Infratil chief executive Marko Bogoievski said: “Glasgow [Prestwick] isn’t performing. It’s a difficult asset to see in the portfolio in the long term.” He said the firm might spend the proceeds on other airports or develop its energy business in Australia and New Zealand, which offered more reliable earnings.

His comments come after the Ayrshire airport’s passenger numbers slumped by nearly one-third from two million to 1.4 million in two years. Prestwick, and Manston in Kent, Infratil’s other UK airport, made a combined loss of £6 million in the year to March.

Infratil chiefs previously criticised Prestwick’s “shambolic” terminal seven years ago, which triggered major improvements.

Ryanair chief executive Michael O’Leary has said it might operate up to 40 summer routes from Glasgow should that airport be sold, as he hopes to get a better deal than from BAA.

Ryanair operates 24 winter routes from Prestwick and 35 from Edinburgh. A key question is whether Prestwick would remain viable if Ryanair scaled back its operations there and other airlines did not take its place.

However, one of the Ryanair’s main aircraft maintenance bases is at Prestwick, and the airport still has a sizeable, if shrinking air cargo operation. Analysts said the possible sale of both Prestwick and Glasgow could pose major problems for the former.

John Strickland, of JLS Consulting, said: “There will be more competition between the three Central Belt airports after one of the BAA ones has been sold.

“Prestwick has relied largely on Ryanair for its business, which has made it difficult for the airport because the airline is very cost-focused and it can be challenging to get sufficient return.
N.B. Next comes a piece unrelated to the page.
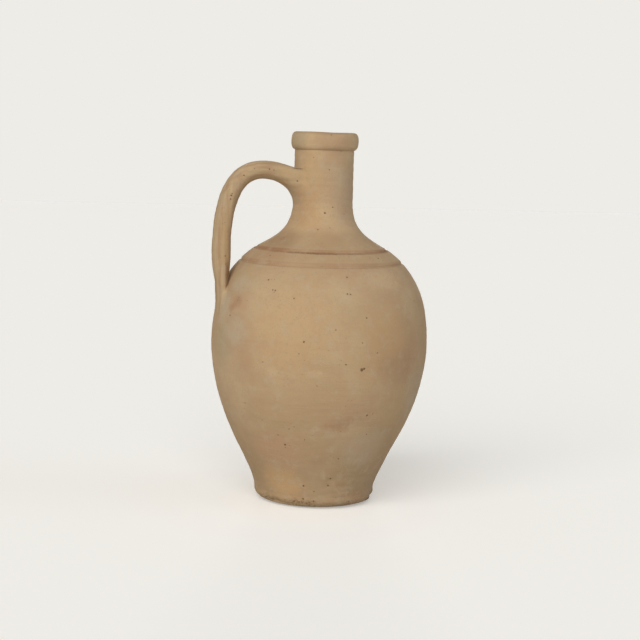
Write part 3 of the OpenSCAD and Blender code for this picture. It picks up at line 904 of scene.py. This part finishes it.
class Seam:
    """Clay smeared into the corner between the handle and the wall, flush with both"""

    ROWS, BACK = 40, 4
    SKIN, SINK = 0.12 * MM, 2.5 * MM
    FADE = 0.22
    HALVINGS = 30

    def __init__(self, grip, at_root, turn, reach, spread):
        self.grip, self.at_root, self.turn = grip, at_root, turn
        self.reach, self.spread = reach, spread

    def on_wall(self, p):
        """Angle round the jar, height, and distance off the wall"""
        angle = math.atan2(p.y, p.x) % (2 * math.pi)
        return Vector((angle, p.z, math.hypot(p.x, p.y) - self.grip.wall.r(p.z)))

    def in_space(self, q):
        r = self.grip.wall.r(q.y) + q.z
        return Vector((r * math.cos(q.x), r * math.sin(q.x), q.y))

    def meeting(self, angle):
        """Distance along the handle at which its skin reaches the wall"""
        end = 0 if self.at_root else self.grip.length
        buried, clear = end, self.grip.length / 2
        for _ in range(self.HALVINGS):
            middle = (buried + clear) / 2
            if self.on_wall(self.grip.surface(middle, angle)).z < 0:
                buried = middle
            else:
                clear = middle
        return clear

    @functools.cache
    def section(self, v):
        """Closed outline of the clay across the seam"""
        way = 1 if self.at_root else -1
        angle = self.turn * (v - 0.5) + (math.pi if self.at_root else 0)
        side, under = math.sin(angle), max(0, -way * math.cos(angle)) ** 2
        fade = 0.1 + 0.9 * smooth(min(v, 1 - v) / self.FADE)
        reach, spread = (fade * (a + (b - a) * under) for a, b in (self.reach, self.spread))
        d = self.meeting(angle)
        edge, corner = self.grip.surface(d + way * reach, angle), self.grip.surface(d, angle)
        core, heart = (Vector((-c.x, 0, c.y)) for c in
                       (self.grip.centre(d + way * reach), self.grip.centre(d)))
        sink = self.SINK * max(fade, 0.3)
        edge_in = (core - edge).normalized()
        bend = self.on_wall(corner)
        lay = Vector((bend.x - spread * side / self.grip.wall.r(bend.y),
                      bend.y + way * spread * math.cos(angle), -self.SKIN))
        start = self.on_wall(edge + self.SKIN * edge_in)
        front = self.ROWS - self.BACK
        loop = []
        for i in range(front + 1):
            t = i / front
            loop.append(self.in_space((1 - t) ** 2 * start + 2 * t * (1 - t) * bend + t * t * lay))
        laid = self.in_space(lay - Vector((0, 0, sink)))
        bent = self.in_space(bend - Vector((0, 0, sink))) + sink * (heart - corner).normalized()
        loop += [laid, bent, edge + sink * edge_in, loop[0]]
        return loop

    def place(self, u, v):
        return self.section(round(v, 6))[round(u * self.ROWS)]


def root_wad(grip):
    return Seam(grip, True, math.radians(220), (12 * MM, 27 * MM), (9 * MM, 23 * MM))


def end_pad(grip):
    return Seam(grip, False, math.radians(290), (9 * MM, 22 * MM), (9 * MM, 15 * MM))


# One operator for each group of pieces, and one for the stage

class JAR_OT_throw(bpy.types.Operator):
    """Spins each thrown section about the jar's axis and marks it with the potter's fingers"""

    bl_idname = "jar.throw_sections"
    bl_label = "Throw the sections"

    def execute(self, context):
        sizes = context.scene.jar_sizes
        wall = Wall(sizes)
        for node, outline in THROWN.items():
            piece = turned("thrown_" + node, outline(wall, sizes), sizes.sides)
            hand_marks(piece, wall)
            slot = SLOTS.get(node, "body_clay")
            belongs(piece, [node], clay_of(slot))
        return {"FINISHED"}


class JAR_OT_handle(bpy.types.Operator):
    """Sweeps the pulled handle from the neck to the belly"""

    bl_idname = "jar.pull_handle"
    bl_label = "Pull the handle"

    def execute(self, context):
        sizes = context.scene.jar_sizes
        wall = Wall(sizes)
        grip = Grip(wall, sizes)
        piece = wrapped("pulled_handle", GRIP_ROWS, GRIP_SIDES, grip.place)
        hand_marks(piece, wall, inner=False)
        belongs(piece, ["handle"], clay_of("handle_clay"))
        return {"FINISHED"}


class JAR_OT_lute(bpy.types.Operator):
    """Presses clay under the handle's root and round its lower end"""

    bl_idname = "jar.lute_handle"
    bl_label = "Lute the handle"

    def execute(self, context):
        sizes = context.scene.jar_sizes
        wall = Wall(sizes)
        grip = Grip(wall, sizes)
        for node, shape in (("handle_root_wad", root_wad), ("handle_end_pad", end_pad)):
            piece = wrapped("luted_" + node, Seam.ROWS, SEAM_COLUMNS, shape(grip).place)
            hand_marks(piece, wall, inner=False)
            belongs(piece, [node], clay_of("handle_clay"))
        return {"FINISHED"}


# The camera's fit to the photograph
VIEW_AZIMUTH, VIEW_ELEVATION, VIEW_ROLL = -15.0, 6.2, 1.76
VIEW_DISTANCE = 1.76
PHOTO_PX = 640
METRES_PER_PX = 1.0907 * MM
AIM_PX = (319.47, 316.49)
AIM = Vector((0, 0, 0.2))
SENSOR = 36.0


def axes_of_view():
    a, roll = math.radians(VIEW_AZIMUTH), math.radians(VIEW_ROLL)
    back = pointing(VIEW_AZIMUTH, VIEW_ELEVATION)
    level = Vector((math.cos(a), math.sin(a), 0))
    up = back.cross(level)
    right = level * math.cos(roll) + up * math.sin(roll)
    return right, back.cross(right), back


# Light: a broad soft sun from the front left, a faint cool sky on the right, a low lamp
# behind, which the camera sees only on the edges, and an even room. The paper is given as it is
# seen; the floor takes a share of it from the light, where the jar's shadow falls.
LAMPS = {
    "soft_sun": {"strength": 2.2, "azimuth": -32, "elevation": 30, "width": 60,
                 "colour": (1, 1, 1)},
    "soft_back": {"strength": 0.9, "azimuth": 165, "elevation": 7, "width": 14,
                  "colour": (1, 1, 1)},
    "soft_sky": {"strength": 0.3, "azimuth": 70, "elevation": 18, "width": 36,
                 "colour": (0.78, 0.95, 1.25)},
}
ROOM = 0.265
PAPER = (0.855, 0.838, 0.797)
FLOOR_SHARE = 0.92


def light_on_floor():
    """Red, green and blue light on open floor, as the share that white would throw back"""
    return [ROOM + sum(lamp["strength"] * lamp["colour"][i]
                       * math.sin(math.radians(lamp["elevation"])) / math.pi
                       for lamp in LAMPS.values()) for i in range(3)]


def seen_directly(tree):
    """1 for rays that show the background, straight or by reflection, and 0 for its light"""
    path = tree.nodes.new("ShaderNodeLightPath")
    total = path.outputs["Is Camera Ray"]
    for name in ("Is Glossy Ray", "Is Transmission Ray"):
        add = tree.nodes.new("ShaderNodeMath")
        add.operation = "ADD"
        add.use_clamp = True
        tree.links.new(total, add.inputs[0])
        tree.links.new(path.outputs[name], add.inputs[1])
        total = add.outputs[0]
    return total


def pointing(azimuth, elevation):
    a, e = math.radians(azimuth), math.radians(elevation)
    return Vector((math.sin(a) * math.cos(e), -math.cos(a) * math.cos(e), math.sin(e)))


class JAR_OT_stage(bpy.types.Operator):
    """Lays the pale floor, hangs the soft lights and sets the camera at the photograph's angle"""

    bl_idname = "jar.set_stage"
    bl_label = "Set the stage"

    def execute(self, context):
        deselect()
        bpy.ops.mesh.primitive_plane_add(size=16)
        floor = context.active_object
        floor.name = "floor"
        paper = bpy.data.materials.new("floor_paper")
        paper.use_nodes = True
        shader = paper.node_tree.nodes["Principled BSDF"]
        shader.inputs["Roughness"].default_value = 1.0
        shader.inputs["Specular IOR Level"].default_value = 0.0
        shader.inputs["Base Color"].default_value = (*(FLOOR_SHARE * c for c in PAPER), 1)
        glow = [c * (1 - FLOOR_SHARE * lit) for c, lit in zip(PAPER, light_on_floor())]
        shader.inputs["Emission Color"].default_value = (*glow, 1)
        paper.node_tree.links.new(seen_directly(paper.node_tree),
                                  shader.inputs["Emission Strength"])
        floor.data.materials.append(paper)
        self.light(context)
        self.aim_camera(context)
        return {"FINISHED"}

    def light(self, context):
        world = bpy.data.worlds.new("soft_room")
        world.use_nodes = True
        context.scene.world = world
        tree = world.node_tree
        room = tree.nodes["Background"]
        room.inputs["Color"].default_value = (1, 1, 1, 1)
        room.inputs["Strength"].default_value = ROOM
        seen = tree.nodes.new("ShaderNodeBackground")
        seen.inputs["Color"].default_value = (*PAPER, 1)
        mix = tree.nodes.new("ShaderNodeMixShader")
        tree.links.new(seen_directly(tree), mix.inputs[0])
        tree.links.new(room.outputs[0], mix.inputs[1])
        tree.links.new(seen.outputs[0], mix.inputs[2])
        tree.links.new(mix.outputs[0], tree.nodes["World Output"].inputs[0])
        for name, light in LAMPS.items():
            source = pointing(light["azimuth"], light["elevation"])
            bpy.ops.object.light_add(type="SUN", location=3 * source)
            lamp = context.active_object
            lamp.name = name
            lamp.data.energy = light["strength"]
            lamp.data.color = light["colour"]
            lamp.data.angle = math.radians(light["width"])
            lamp.rotation_euler = source.to_track_quat("Z", "Y").to_euler()

    def aim_camera(self, context):
        right, up, back = axes_of_view()
        shift_x = (AIM_PX[0] - PHOTO_PX / 2) * METRES_PER_PX
        shift_y = (PHOTO_PX / 2 - AIM_PX[1]) * METRES_PER_PX
        place = AIM + back * VIEW_DISTANCE - right * shift_x - up * shift_y
        bpy.ops.object.camera_add(location=place)
        camera = context.active_object
        camera.matrix_world = Matrix.Translation(place) @ Matrix(
            (right, up, back)).transposed().to_4x4()
        camera.data.sensor_width = SENSOR
        camera.data.lens = SENSOR * VIEW_DISTANCE / (PHOTO_PX * METRES_PER_PX)
        camera.data.clip_end = 30
        context.scene.camera = camera


class JAR_PT_panel(bpy.types.Panel):
    """Lists the steps that build the jar"""

    bl_idname = "JAR_PT_panel"
    bl_label = "Terracotta water jar"
    bl_space_type = "VIEW_3D"
    bl_region_type = "UI"
    bl_category = "Jar"

    def draw(self, context):
        layout = self.layout
        for step in STEPS:
            layout.operator(step.bl_idname)
        for group in (context.scene.jar_sizes, context.scene.jar_clay):
            box = layout.box()
            for key in group.bl_rna.properties.keys():
                if key not in {"name", "rna_type"}:
                    box.prop(group, key)


STEPS = (JAR_OT_stage, JAR_OT_throw, JAR_OT_handle, JAR_OT_lute)
CLASSES = (JarSizes, JarClay) + STEPS + (JAR_PT_panel,)


def register():
    for cls in CLASSES:
        bpy.utils.register_class(cls)
    bpy.types.Scene.jar_sizes = bpy.props.PointerProperty(type=JarSizes)
    bpy.types.Scene.jar_clay = bpy.props.PointerProperty(type=JarClay)


def unregister():
    del bpy.types.Scene.jar_clay
    del bpy.types.Scene.jar_sizes
    for cls in reversed(CLASSES):
        bpy.utils.unregister_class(cls)


def main():
    register()
    bpy.context.scene.view_settings.view_transform = "Standard"
    bpy.ops.jar.set_stage()
    bpy.ops.jar.throw_sections()
    bpy.ops.jar.pull_handle()
    bpy.ops.jar.lute_handle()


if __name__ == "__main__":
    main()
It is also challenging economic times, when holiday passenger volumes have suffered.”

Mr Strickland said Prestwick had also suffered after Ryanair switched from routes with big-spending visitors stocking up on duty free – such as Scandinavia – to holiday destinations for lower-spending Scots.

Prestwick – 30 miles south of Glasgow – was bought by Infratil ten years ago from Perth-based Stagecoach.

The airport reinvented itself to serve the no-frills airline after losing its unique status as Scotland’s sole transatlantic gateway in the 1980s.

That developed from Prestwick providing a key staging post for aircraft refuelling en route to or from the Americas.

Elvis Presley set foot on British soil for the only time during one such stop, while his US army troop carrier was heading for Germany in 1960.